Queridos connacionales: No es fácil renunciar a la vuelta a la patria, «a esos campos plateados de trigo y dorados de centeno», como escribe Mickiewicz. A esos montes y valles, lagos y ríos, a esos hombres tan queridos, a esa ciudad real. Pero si tal ha sido la voluntad de Cristo, hay que aceptarla, y por eso la acepto. Solamente pido que esa lejanía nos una aún más y nos consolide en la verdadera caridad mutua.

No os olvidéis de rezar por mí en Jasna Gora y en todo el país, a fin de que este Papa, que es sangre de vuestra sangre y corazón de vuestros corazones, sirva bien a la Iglesia y al mundo en los difíciles tiempos que preceden al fin de este segundo milenio.

Otra cosa os pido: Conservad la fidelidad a Cristo, a su cruz, a la Iglesia y a sus Pastores.

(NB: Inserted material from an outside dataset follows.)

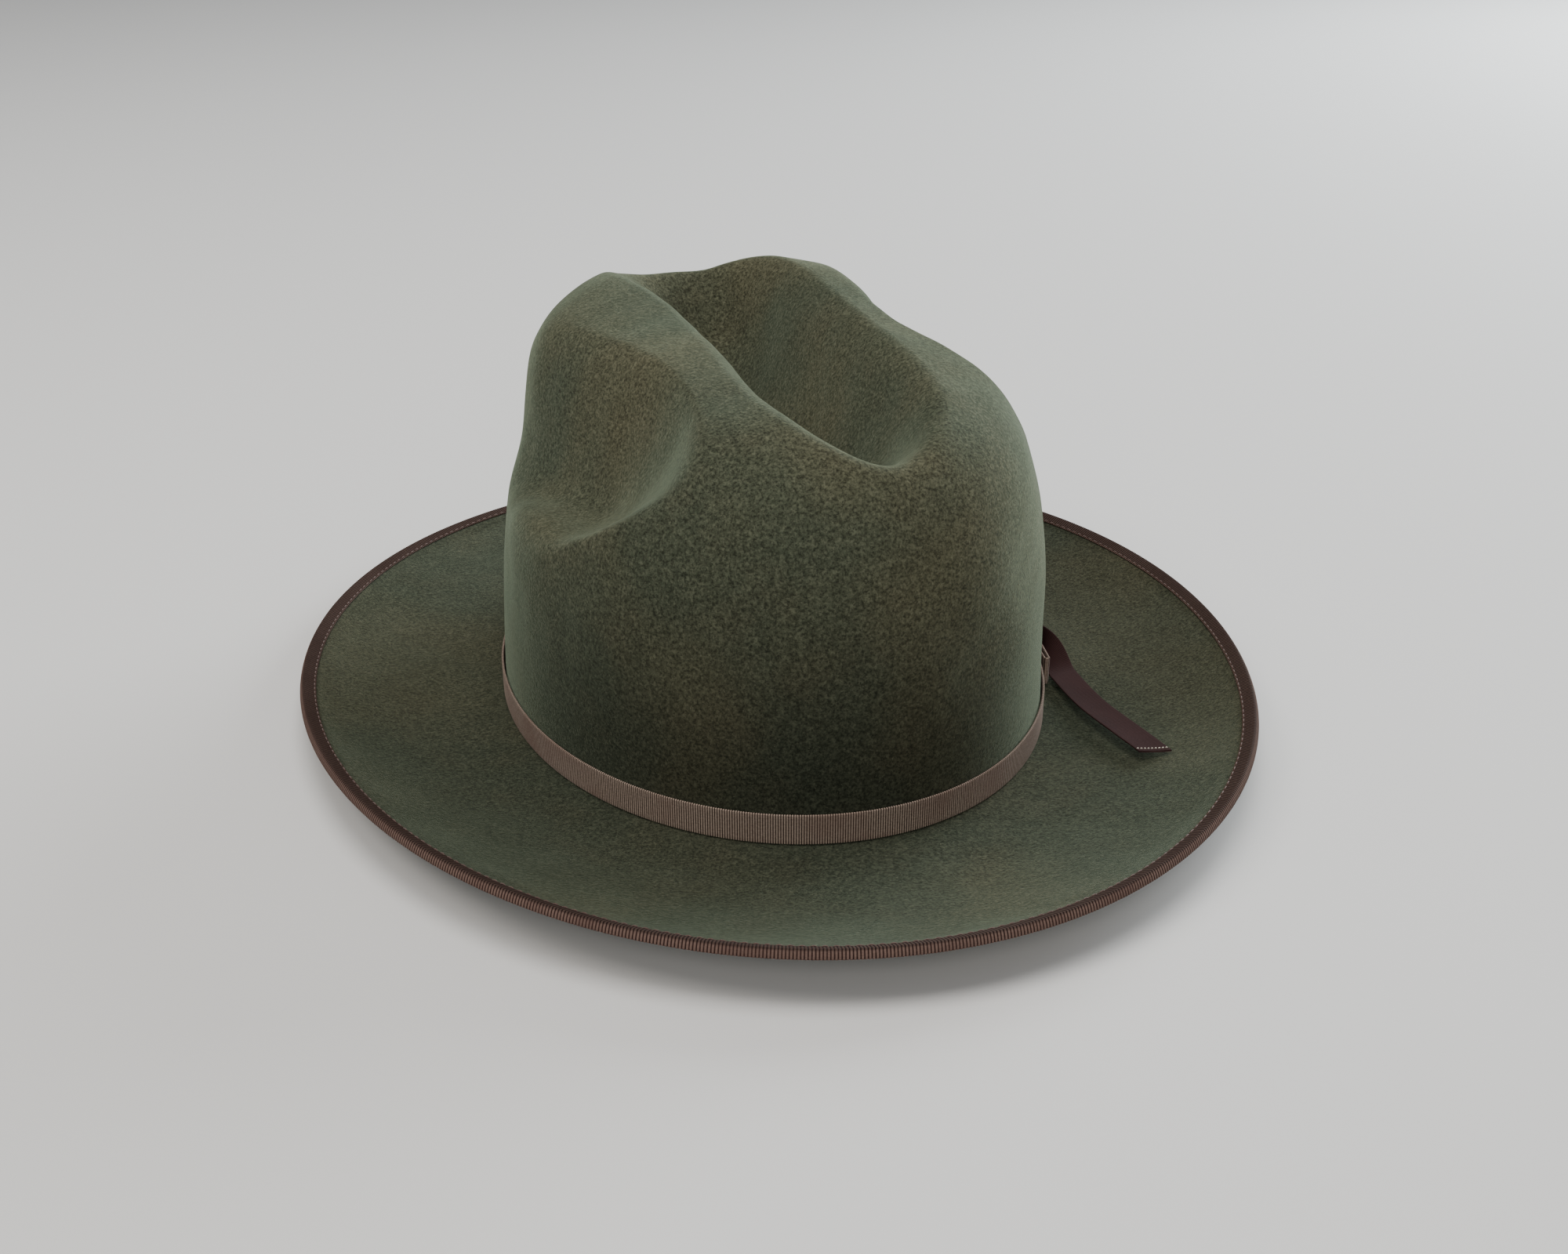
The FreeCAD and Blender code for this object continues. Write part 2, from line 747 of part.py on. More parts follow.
seam_low = size("back_bow_z") + size("back_bow_height")
seam_high = seam_low + size("seam_height")
seam_lean = math.atan2(back_wall(seam_high) - back_wall(seam_low), seam_high - seam_low)
seam_place = FreeCAD.Placement(
    Vector(0, (back_wall(seam_low) + back_wall(seam_high)) / 2 + size("seam_clear"), 0),
    FreeCAD.Rotation(Vector(1, 0, 0), -math.degrees(seam_lean)),
    Vector(0, 0, (seam_low + seam_high) / 2),
)
add_feature("sweatband_back_seam", zigzag(), seam_place)

bow_body = document.addObject("PartDesign::Body", "BackBow")
bow_sketch = bow_body.newObject("Sketcher::SketchObject", "BackBowOutline")
bow_sketch.AttachmentSupport = [(bow_body.Origin.OriginFeatures[3], "")]
bow_sketch.MapMode = "FlatFace"
half_w = size("back_bow_width") / 2
half_h = size("back_bow_height") / 2
half_n = size("back_bow_waist") / 2
outline = [
    Vector(-half_w, -half_h, 0),
    Vector(0, -half_n, 0),
    Vector(half_w, -half_h, 0),
    Vector(half_w, half_h, 0),
    Vector(0, half_n, 0),
    Vector(-half_w, half_h, 0),
]
for i in range(6):
    bow_sketch.addGeometry(Part.LineSegment(outline[i], outline[(i + 1) % 6]), False)
for i in range(6):
    bow_sketch.addConstraint(Sketcher.Constraint("Coincident", i, 2, (i + 1) % 6, 1))
bow_sketch.addConstraint(Sketcher.Constraint("Symmetric", 0, 1, 1, 2, -2))
bow_sketch.addConstraint(Sketcher.Constraint("Symmetric", 2, 2, 4, 2, -2))
bow_sketch.addConstraint(Sketcher.Constraint("Symmetric", 0, 1, 4, 2, -1))
bow_sketch.addConstraint(Sketcher.Constraint("Symmetric", 0, 2, 3, 2, -1))
bow_sketch.addConstraint(Sketcher.Constraint("PointOnObject", 0, 2, -2))
for name, (first, point_one, second, point_two), kind, alias in (
    ("width", (0, 1, 1, 2), "DistanceX", "back_bow_width"),
    ("height", (0, 1, 4, 2), "DistanceY", "back_bow_height"),
    ("waist", (0, 2, 3, 2), "DistanceY", "back_bow_waist"),
):
    index = bow_sketch.addConstraint(
        Sketcher.Constraint(kind, first, point_one, second, point_two, size(alias))
    )
    bow_sketch.renameConstraint(index, name)
    bow_sketch.setExpression("Constraints." + name, "Dimensions." + alias)
bow_pad = bow_body.newObject("PartDesign::Pad", "BackBowPad")
bow_pad.Profile = bow_sketch
bow_pad.setExpression("Length", "Dimensions.ribbon_thick")
bow_body.Placement = FreeCAD.Placement(
    Vector(0, back_wall(size("back_bow_z")) + size("back_bow_clear"), size("back_bow_z") + 1.5),
    FreeCAD.Rotation(Vector(1, 0, 0), 90),
)
finish(bow_body, "sweatband_back_bow")


# ---------------------------------------------------------------- lining
lining = size("lining_inset")
cloth = size("lining_thick")
climb = size("lining_top") - size("lining_foot")
levels = [size("lining_foot") + climb * (i / 8) ** 0.6 for i in range(9)]  # closer together near the top
add_feature("lining_side", wall_ring(
    [(lining, z) for z in levels] + [(lining + cloth, z) for z in reversed(levels)]
))


def oval_ring(inset, height):
    return [wall_point(turn, height, inset) for turn in ANGLES]


tip_inset = lining + cloth + size("piping") + 0.4
tip_low = size("lining_top") - size("piping") / 2
low_ring = [Vector(p.x, p.y, tip_low) for p in oval_ring(tip_inset, size("lining_top"))]
high_ring = [p + Vector(0, 0, cloth) for p in low_ring]
add_feature("lining_tip", closed_solid([
    Part.makeFace([ring_wire(low_ring)], "Part::FaceMakerBullseye"),
    strip(low_ring, high_ring),
    Part.makeFace([ring_wire(high_ring)], "Part::FaceMakerBullseye"),
]))

cord = size("piping")
cord_in = lining + cloth + 0.3
cord_low = size("lining_top") - cord - 0.3
add_feature("lining_piping", wall_ring([
    (cord_in, cord_low),
    (cord_in + cord * 0.7, cord_low),
    (cord_in + cord * 0.7, cord_low + cord),
    (cord_in, cord_low + cord),
]))

label_box = bound(
    "Part::Box",
    "LabelPlate",
    Length="Dimensions.label_width",
    Width="Dimensions.label_thick",
    Height="Dimensions.label_height",
)
label_turn = math.radians(28)
label_spot = wall_point(1.5 * math.pi - label_turn, size("label_z") + 7, inset + thick + size("label_clear"))
spin = -math.degrees(math.atan2(label_spot.x / HALF_B ** 2, -label_spot.y / HALF_A ** 2))
label_rotation = FreeCAD.Rotation(Vector(0, 0, 1), -spin)
label_box.Placement = FreeCAD.Placement(
    label_spot - label_rotation.multVec(Vector(size("label_width") / 2, 0, 7)), label_rotation
)
finish(label_box, "size_label")


# ---------------------------------------------------------------- check and write
document.recompute()
for item in document.Objects:
    if "Invalid" in item.State or "Error" in item.State:
        raise RuntimeError(f"{item.Label} did not compute")
for item in sub_parts:
    if item.Shape.isNull() or not item.Shape.isValid() or item.Shape.Volume <= 0:
        raise RuntimeError(f"{item.Label} has no valid solid")
    print(item.Label, len(item.Shape.Solids), round(item.Shape.Volume, 1), item.Shape.BoundBox)
os.makedirs("parts", exist_ok=True)
for item in sub_parts:
    item.Shape.exportStep(f"parts/{item.Label}.step")
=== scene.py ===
import math

import bpy
import numpy as np
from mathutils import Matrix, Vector


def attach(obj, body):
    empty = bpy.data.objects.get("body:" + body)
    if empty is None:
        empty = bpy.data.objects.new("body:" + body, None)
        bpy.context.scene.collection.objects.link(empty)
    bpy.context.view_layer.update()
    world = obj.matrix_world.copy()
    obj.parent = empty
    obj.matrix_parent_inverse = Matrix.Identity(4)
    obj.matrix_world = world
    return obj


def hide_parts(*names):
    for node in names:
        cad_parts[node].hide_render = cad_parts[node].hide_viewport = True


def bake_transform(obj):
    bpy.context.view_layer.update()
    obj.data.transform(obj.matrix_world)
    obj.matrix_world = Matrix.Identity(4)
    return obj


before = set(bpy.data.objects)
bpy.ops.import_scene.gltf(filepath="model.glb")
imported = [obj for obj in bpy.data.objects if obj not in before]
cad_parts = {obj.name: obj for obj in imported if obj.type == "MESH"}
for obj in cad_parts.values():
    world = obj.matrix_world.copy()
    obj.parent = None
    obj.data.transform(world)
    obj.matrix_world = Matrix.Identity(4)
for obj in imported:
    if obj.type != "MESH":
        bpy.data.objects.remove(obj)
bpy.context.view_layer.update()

MM = 0.001
TAU = 2 * math.pi
UP = np.array([0.0, 0.0, 1.0])
RIB_STEPS = 6  # points along one rib of a ribbon
rng = np.random.default_rng(7)


# ------------------------------------------------------------------ the hat's shape, in mm
FELT = 2.0
CROWN = dict(
    length=102.8, width=87.2, top=120.8, rake=0.055, taper=0.055,
    sides=4.6, front=6.5, back=1.5, lean=(2.0, 2.0), press=5.5,
    floor=80.0, round=11.5, slope=3.02, steepen=0.008, low_y=5.0,
    rear=(81.0, 27.0), fore=(66.0, 14.0), power=4.0, flare=(32.0, 6.0), soft=22.0,
    level=60.0, angle=27.5, slant=-0.167, dent_y=-10.0, dent_length=(55.0, 90.0),
    spread=26.0, widen=0.08, depth=36.0, inward=0.45, dent_round=(1.1, 1.7, 0.2),
    lip=0.35, fade=(0.93, -39.0, 21.0, 0.2, -1.0), right=(5.5, 0.2, 20.0),
    side_blend=12.0, dent_change=30.0, least_spread=6.0, dent_low=(0.4, -0.7), pull=8.0,
    press_rise=(0.3, 0.6), lean_rise=(0.3, 1.0),
)
PAST_EDGE = 1.0  # the binding reaches this far past the felt
EDGE_A, EDGE_B = 173.5 - PAST_EDGE, 152.5 - PAST_EDGE  # half length and half width of the felt
LIFT, LIFT_BACK, LIFT_SIDES, CURL = 10.9, 5.5, 2.2, 2.2  # rise of the brim's edge, and its curl
FLAT = 10.0  # width of the brim's flat part


def smooth_step(low, high, value):
    share = np.clip((value - low) / (high - low), 0, 1)
    return share * share * (3 - 2 * share)


def soft_min(first, second, reach):
    """The lower of two values, rounded where they come within reach of each other."""
    share = np.clip(0.5 + 0.5 * (second - first) / reach, 0, 1)
    return second * (1 - share) + first * share - reach * share * (1 - share)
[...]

Y aún más: Oponeos a todo lo que contraste con la dignidad humana y que degrada las costumbres de una sana sociedad, que puede a veces incluso amenazar su existencia y el bien común, que puede disminuir nuestra contribución al común patrimonio de la humanidad, de las naciones cristianas, de la Iglesia de Cristo.

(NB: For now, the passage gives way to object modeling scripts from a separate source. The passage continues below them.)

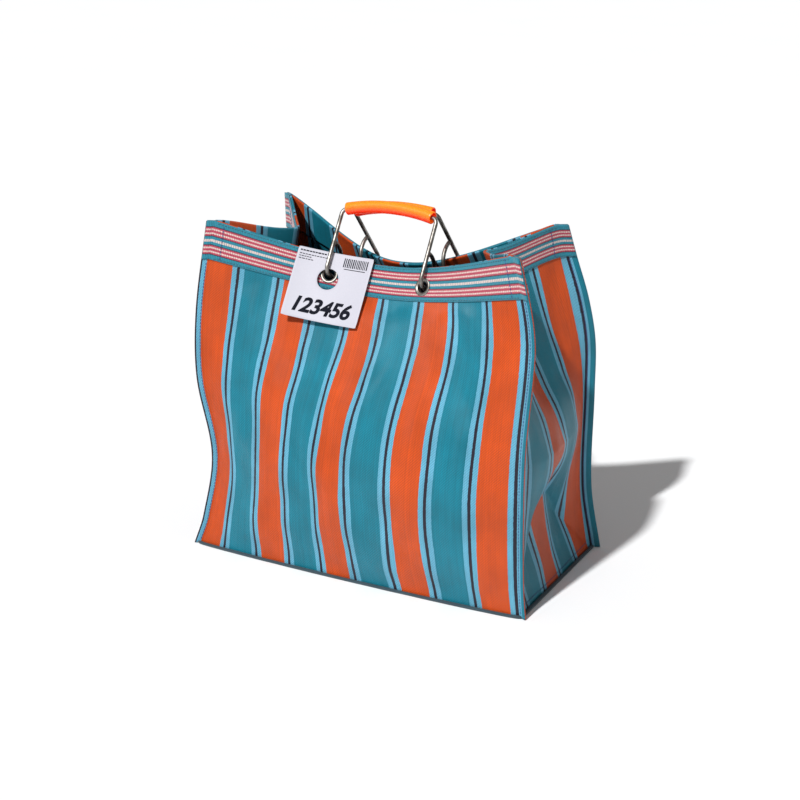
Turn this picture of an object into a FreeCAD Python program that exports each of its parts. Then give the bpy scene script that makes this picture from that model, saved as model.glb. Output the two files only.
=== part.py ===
import FreeCAD, Part
import math
import os
from FreeCAD import Vector

# A soft, flat-bottomed shopping bag of woven plastic cloth, with side gussets, a woven tape round the
# hem, and two bent-wire handles that swing in metal eyelets. Millimetres, +Z up, X across the bag.
# The origin is the middle of the base, on the floor; the front panel faces -Y.

os.makedirs("parts", exist_ok=True)

# ---- driving dimensions -------------------------------------------------------------------------
PANEL_HEIGHT = 340.0      # every panel, along the cloth from the floor to the hem
HALF_WIDTH = 180.0        # centre to a bottom corner, along X
HALF_DEPTH = 91.0         # centre to a bottom corner, along Y, and half the gusset's flat width
CLOTH = 1.2               # cloth thickness
TAPE_HEIGHT = 36.0
TAPE = 0.9                # tape thickness
TAPE_GAP = 0.15           # between the cloth and the tape
SEAM_WIDTHS = {"front_left": 7.0, "front_right": 7.0, "back_left": 7.0, "back_right": 10.0}
SEAM_THICKNESS = 2.0
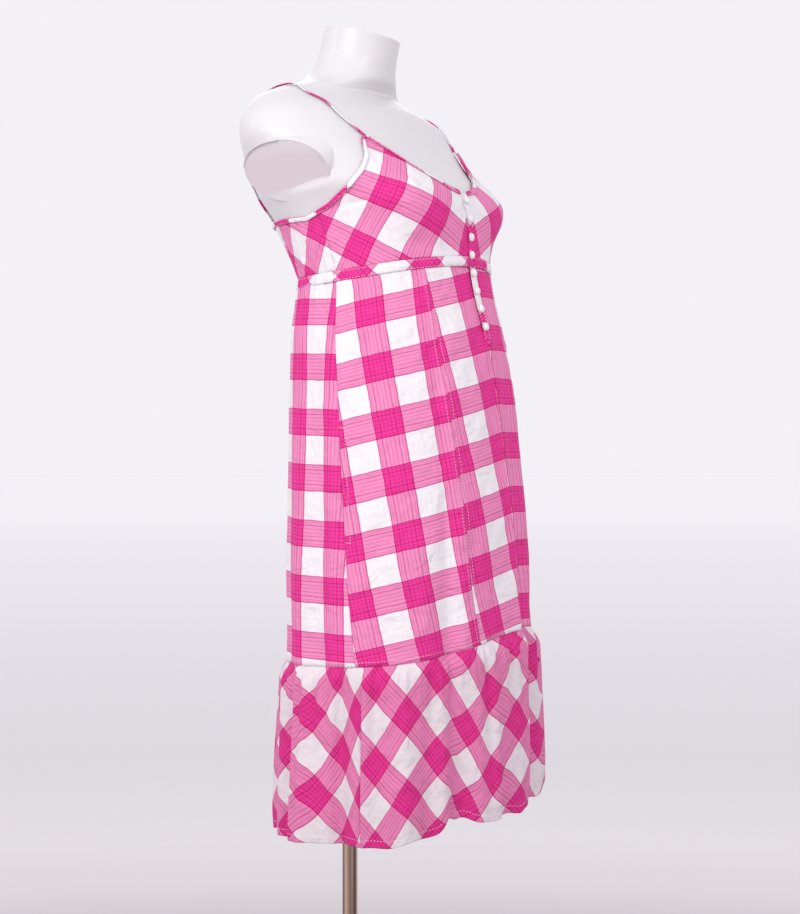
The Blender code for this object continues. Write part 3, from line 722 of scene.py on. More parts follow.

Permitidme que cite las palabras de San Pablo: «En el caso de que yo vaya y os vea...» (cf. Flp 1, 27). Quisiera de verdad estar con vosotros en el noveno centenario de San Estanislao, para el que tan fervorosa-mente nos hemos preparado en la archidiócesis y metrópoli de Cracovia y en toda Polonia, porque es el jubileo de su más antiguo Patrono.

Espero que este jubileo lleve consigo la renovación de nuestra fe y de la moral cristiana, porque en San Estanislao vemos un Patrono del orden moral como en San Adalberto el Patrono del orden jerárquico desde hace casi mil años.

Deseo bendeciros y lo hago no sólo en virtud de mi misión de Obispo y de Papa, sino también para responder a una profunda exigencia del corazón. Y vosotros, queridos connacionales, hoy como siempre que acojáis la bendición del Papa Juan Pablo II, recordaos que él salió de en medio de vosotros y que tiene un derecho especial a vuestro afecto y a vuestras oraciones.

Ciudad del Vaticano, 23 de octubre de 1978.